* _Task objective_:
Retype everything from the line that contains "right_case(shop, cast)" down to the line that contains "obj.parent = None", inclusive, without altering or adding anything.
— start Task material —
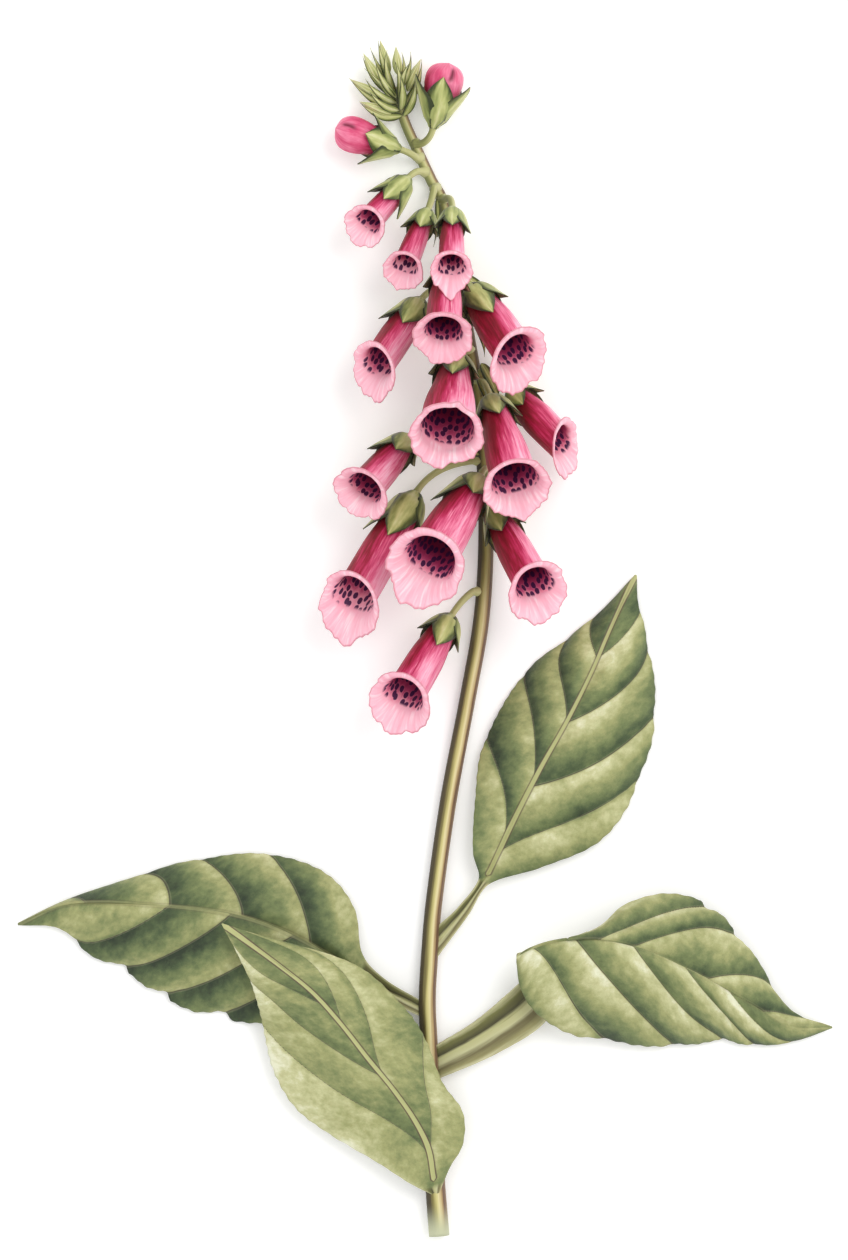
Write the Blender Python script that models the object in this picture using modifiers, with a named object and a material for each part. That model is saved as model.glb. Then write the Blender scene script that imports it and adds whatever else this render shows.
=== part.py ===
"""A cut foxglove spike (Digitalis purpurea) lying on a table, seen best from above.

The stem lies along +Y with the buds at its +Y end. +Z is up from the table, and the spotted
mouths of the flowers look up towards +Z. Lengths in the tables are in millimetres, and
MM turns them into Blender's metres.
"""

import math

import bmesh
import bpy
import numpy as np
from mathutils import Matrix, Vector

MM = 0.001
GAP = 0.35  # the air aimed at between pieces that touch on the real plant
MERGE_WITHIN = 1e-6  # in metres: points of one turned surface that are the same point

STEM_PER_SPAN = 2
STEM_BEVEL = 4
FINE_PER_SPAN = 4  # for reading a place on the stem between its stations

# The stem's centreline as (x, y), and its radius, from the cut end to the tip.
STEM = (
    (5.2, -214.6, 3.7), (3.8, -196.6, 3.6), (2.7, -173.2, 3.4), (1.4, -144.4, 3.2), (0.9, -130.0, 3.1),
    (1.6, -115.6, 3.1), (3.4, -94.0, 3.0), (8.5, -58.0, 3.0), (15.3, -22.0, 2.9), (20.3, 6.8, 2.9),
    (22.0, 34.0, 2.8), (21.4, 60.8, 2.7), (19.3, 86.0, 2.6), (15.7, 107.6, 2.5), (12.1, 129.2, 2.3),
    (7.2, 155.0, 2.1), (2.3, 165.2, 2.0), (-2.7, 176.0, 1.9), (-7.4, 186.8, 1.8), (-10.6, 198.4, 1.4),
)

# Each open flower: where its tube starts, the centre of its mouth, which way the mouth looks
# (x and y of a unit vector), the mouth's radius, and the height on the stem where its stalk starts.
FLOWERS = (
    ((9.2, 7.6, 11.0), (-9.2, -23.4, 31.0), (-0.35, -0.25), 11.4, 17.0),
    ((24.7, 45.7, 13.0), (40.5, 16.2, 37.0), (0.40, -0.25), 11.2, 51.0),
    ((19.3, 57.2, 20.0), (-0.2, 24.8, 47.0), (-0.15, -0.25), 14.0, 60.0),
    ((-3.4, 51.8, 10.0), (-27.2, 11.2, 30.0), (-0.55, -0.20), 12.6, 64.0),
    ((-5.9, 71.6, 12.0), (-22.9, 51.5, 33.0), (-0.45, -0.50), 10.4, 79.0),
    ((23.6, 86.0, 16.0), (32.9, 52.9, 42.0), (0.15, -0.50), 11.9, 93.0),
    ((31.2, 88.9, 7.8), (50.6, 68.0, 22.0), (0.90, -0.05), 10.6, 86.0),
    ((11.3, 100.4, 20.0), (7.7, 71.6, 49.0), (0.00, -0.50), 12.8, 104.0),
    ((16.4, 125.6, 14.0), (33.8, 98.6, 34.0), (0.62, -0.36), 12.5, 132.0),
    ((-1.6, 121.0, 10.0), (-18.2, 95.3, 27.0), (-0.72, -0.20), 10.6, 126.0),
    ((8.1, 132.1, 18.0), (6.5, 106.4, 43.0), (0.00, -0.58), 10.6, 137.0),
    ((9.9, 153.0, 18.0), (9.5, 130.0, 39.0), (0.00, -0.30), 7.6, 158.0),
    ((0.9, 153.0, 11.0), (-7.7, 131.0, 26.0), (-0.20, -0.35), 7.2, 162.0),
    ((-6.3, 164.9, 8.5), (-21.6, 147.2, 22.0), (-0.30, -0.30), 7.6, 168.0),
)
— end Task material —
— start Task material —
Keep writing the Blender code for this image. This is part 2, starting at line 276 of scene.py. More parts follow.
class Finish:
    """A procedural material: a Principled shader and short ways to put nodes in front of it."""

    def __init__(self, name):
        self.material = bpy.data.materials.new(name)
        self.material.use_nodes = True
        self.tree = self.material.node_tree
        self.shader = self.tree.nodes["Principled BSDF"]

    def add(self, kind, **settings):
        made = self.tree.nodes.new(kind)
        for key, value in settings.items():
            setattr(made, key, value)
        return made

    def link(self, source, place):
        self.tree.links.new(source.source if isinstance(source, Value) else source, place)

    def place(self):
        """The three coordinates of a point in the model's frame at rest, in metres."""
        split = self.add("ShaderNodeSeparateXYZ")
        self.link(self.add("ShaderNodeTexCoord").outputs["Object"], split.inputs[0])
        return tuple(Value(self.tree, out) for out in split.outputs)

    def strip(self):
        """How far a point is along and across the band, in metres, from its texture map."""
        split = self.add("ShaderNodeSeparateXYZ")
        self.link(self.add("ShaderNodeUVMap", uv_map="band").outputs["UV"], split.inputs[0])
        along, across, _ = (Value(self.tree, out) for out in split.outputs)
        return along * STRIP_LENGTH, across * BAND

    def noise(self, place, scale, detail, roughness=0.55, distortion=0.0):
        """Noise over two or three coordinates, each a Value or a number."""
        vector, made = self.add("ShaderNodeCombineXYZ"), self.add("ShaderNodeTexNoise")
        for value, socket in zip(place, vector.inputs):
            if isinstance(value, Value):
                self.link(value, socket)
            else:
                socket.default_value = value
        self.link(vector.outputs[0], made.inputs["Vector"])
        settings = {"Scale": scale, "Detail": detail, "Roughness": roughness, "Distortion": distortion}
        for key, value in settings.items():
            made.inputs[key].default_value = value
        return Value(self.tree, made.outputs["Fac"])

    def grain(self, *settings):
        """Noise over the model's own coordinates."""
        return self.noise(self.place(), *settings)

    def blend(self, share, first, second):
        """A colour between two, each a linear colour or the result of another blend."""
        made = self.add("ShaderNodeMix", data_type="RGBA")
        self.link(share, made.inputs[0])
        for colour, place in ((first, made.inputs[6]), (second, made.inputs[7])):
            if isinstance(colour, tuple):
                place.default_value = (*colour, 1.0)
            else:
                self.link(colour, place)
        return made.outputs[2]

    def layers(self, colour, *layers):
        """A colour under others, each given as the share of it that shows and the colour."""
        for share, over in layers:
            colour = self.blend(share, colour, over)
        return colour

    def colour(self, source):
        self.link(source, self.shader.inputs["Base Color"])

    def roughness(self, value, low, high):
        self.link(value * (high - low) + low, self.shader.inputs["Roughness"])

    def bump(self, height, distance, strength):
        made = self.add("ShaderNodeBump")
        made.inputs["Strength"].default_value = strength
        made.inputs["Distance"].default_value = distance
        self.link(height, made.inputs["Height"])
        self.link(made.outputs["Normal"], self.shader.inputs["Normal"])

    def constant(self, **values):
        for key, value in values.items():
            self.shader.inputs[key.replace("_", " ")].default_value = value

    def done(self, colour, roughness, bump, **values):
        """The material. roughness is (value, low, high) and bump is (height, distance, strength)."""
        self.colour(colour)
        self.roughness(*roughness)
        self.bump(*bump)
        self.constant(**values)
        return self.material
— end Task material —
— start Task material —
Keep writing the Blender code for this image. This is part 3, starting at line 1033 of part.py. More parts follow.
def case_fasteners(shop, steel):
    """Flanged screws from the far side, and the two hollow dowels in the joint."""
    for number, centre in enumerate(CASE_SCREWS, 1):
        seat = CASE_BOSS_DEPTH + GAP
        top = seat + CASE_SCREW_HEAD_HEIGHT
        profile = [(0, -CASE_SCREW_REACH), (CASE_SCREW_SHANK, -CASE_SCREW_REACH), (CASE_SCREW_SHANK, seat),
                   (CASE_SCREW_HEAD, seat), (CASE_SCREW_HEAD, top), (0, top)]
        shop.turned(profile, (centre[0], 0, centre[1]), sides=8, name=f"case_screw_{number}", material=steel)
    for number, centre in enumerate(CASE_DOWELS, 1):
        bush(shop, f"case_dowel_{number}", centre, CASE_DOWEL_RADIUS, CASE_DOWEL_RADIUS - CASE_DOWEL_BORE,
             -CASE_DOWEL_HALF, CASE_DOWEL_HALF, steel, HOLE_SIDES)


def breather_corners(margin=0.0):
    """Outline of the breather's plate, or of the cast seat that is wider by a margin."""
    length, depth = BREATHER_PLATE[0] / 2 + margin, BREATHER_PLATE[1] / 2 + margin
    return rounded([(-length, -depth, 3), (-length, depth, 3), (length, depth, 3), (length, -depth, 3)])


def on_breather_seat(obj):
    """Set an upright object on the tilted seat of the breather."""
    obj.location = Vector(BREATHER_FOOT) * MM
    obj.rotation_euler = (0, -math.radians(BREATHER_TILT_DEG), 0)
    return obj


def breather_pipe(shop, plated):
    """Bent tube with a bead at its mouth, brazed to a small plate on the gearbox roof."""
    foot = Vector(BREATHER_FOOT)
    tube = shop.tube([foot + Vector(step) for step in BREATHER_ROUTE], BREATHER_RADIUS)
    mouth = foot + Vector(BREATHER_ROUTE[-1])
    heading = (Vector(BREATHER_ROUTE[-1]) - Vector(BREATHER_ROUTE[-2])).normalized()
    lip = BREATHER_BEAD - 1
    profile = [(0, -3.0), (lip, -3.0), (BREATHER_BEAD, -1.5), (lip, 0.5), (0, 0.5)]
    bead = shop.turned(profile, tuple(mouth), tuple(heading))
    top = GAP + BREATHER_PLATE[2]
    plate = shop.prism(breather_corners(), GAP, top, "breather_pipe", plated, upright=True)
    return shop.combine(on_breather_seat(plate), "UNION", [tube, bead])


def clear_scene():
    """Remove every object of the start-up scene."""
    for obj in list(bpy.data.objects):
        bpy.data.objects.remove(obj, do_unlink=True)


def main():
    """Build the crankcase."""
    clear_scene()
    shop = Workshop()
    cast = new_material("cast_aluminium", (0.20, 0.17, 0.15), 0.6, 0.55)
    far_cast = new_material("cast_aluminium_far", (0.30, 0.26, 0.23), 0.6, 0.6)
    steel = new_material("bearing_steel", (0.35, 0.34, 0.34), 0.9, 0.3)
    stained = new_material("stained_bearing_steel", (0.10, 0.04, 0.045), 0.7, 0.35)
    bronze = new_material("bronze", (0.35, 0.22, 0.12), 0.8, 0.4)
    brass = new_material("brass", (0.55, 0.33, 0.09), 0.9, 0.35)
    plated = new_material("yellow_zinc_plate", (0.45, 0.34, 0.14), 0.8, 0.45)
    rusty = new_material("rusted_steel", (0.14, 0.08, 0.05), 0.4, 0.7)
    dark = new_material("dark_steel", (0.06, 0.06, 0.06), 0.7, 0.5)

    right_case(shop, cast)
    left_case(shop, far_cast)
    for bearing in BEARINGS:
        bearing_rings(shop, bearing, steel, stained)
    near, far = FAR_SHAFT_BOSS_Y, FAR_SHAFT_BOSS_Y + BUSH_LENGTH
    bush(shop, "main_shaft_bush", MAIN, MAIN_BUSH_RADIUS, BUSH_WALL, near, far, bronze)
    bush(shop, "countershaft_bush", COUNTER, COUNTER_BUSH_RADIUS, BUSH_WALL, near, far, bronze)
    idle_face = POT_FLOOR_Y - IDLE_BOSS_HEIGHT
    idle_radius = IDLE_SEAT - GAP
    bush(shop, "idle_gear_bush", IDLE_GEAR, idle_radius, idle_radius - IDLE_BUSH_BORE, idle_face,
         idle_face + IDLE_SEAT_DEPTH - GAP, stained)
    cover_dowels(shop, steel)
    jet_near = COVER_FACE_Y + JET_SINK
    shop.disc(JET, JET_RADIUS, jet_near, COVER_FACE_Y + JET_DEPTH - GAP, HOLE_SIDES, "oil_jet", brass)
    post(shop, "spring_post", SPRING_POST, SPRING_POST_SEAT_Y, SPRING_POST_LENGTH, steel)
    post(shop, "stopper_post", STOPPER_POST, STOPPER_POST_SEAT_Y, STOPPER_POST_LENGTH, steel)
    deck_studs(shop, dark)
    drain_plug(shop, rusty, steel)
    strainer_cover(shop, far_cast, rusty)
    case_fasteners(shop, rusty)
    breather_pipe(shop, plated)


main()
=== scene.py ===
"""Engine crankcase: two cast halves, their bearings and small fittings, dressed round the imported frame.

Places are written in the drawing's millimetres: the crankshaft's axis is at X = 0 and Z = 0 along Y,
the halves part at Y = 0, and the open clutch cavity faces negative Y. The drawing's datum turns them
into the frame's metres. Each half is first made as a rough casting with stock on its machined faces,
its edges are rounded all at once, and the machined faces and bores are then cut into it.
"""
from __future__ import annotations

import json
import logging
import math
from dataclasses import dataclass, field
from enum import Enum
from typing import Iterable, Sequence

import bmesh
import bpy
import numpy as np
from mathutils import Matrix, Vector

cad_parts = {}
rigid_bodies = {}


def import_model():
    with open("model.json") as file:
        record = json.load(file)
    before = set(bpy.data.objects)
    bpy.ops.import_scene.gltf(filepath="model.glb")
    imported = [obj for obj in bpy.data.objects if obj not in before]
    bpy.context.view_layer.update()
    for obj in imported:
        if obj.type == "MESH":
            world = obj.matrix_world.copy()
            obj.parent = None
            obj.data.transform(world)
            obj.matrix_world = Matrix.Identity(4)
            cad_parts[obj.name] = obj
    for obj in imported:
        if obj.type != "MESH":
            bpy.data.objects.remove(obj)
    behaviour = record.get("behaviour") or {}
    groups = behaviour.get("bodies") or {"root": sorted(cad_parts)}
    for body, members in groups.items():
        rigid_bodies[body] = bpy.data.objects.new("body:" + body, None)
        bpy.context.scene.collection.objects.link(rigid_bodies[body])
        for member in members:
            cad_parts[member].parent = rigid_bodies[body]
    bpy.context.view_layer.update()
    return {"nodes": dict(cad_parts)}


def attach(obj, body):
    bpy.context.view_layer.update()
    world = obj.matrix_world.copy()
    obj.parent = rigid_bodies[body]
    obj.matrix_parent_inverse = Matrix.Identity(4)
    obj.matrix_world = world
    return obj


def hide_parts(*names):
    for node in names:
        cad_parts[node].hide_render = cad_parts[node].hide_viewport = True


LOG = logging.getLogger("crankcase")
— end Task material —
* _Result of the exercise_:
    right_case(shop, cast)
    left_case(shop, far_cast)
    for bearing in BEARINGS:
        bearing_rings(shop, bearing, steel, stained)
    near, far = FAR_SHAFT_BOSS_Y, FAR_SHAFT_BOSS_Y + BUSH_LENGTH
    bush(shop, "main_shaft_bush", MAIN, MAIN_BUSH_RADIUS, BUSH_WALL, near, far, bronze)
    bush(shop, "countershaft_bush", COUNTER, COUNTER_BUSH_RADIUS, BUSH_WALL, near, far, bronze)
    idle_face = POT_FLOOR_Y - IDLE_BOSS_HEIGHT
    idle_radius = IDLE_SEAT - GAP
    bush(shop, "idle_gear_bush", IDLE_GEAR, idle_radius, idle_radius - IDLE_BUSH_BORE, idle_face,
         idle_face + IDLE_SEAT_DEPTH - GAP, stained)
    cover_dowels(shop, steel)
    jet_near = COVER_FACE_Y + JET_SINK
    shop.disc(JET, JET_RADIUS, jet_near, COVER_FACE_Y + JET_DEPTH - GAP, HOLE_SIDES, "oil_jet", brass)
    post(shop, "spring_post", SPRING_POST, SPRING_POST_SEAT_Y, SPRING_POST_LENGTH, steel)
    post(shop, "stopper_post", STOPPER_POST, STOPPER_POST_SEAT_Y, STOPPER_POST_LENGTH, steel)
    deck_studs(shop, dark)
    drain_plug(shop, rusty, steel)
    strainer_cover(shop, far_cast, rusty)
    case_fasteners(shop, rusty)
    breather_pipe(shop, plated)


main()
=== scene.py ===
"""Engine crankcase: two cast halves, their bearings and small fittings, dressed round the imported frame.

Places are written in the drawing's millimetres: the crankshaft's axis is at X = 0 and Z = 0 along Y,
the halves part at Y = 0, and the open clutch cavity faces negative Y. The drawing's datum turns them
into the frame's metres. Each half is first made as a rough casting with stock on its machined faces,
its edges are rounded all at once, and the machined faces and bores are then cut into it.
"""
from __future__ import annotations

import json
import logging
import math
from dataclasses import dataclass, field
from enum import Enum
from typing import Iterable, Sequence

import bmesh
import bpy
import numpy as np
from mathutils import Matrix, Vector

cad_parts = {}
rigid_bodies = {}


def import_model():
    with open("model.json") as file:
        record = json.load(file)
    before = set(bpy.data.objects)
    bpy.ops.import_scene.gltf(filepath="model.glb")
    imported = [obj for obj in bpy.data.objects if obj not in before]
    bpy.context.view_layer.update()
    for obj in imported:
        if obj.type == "MESH":
            world = obj.matrix_world.copy()
            obj.parent = None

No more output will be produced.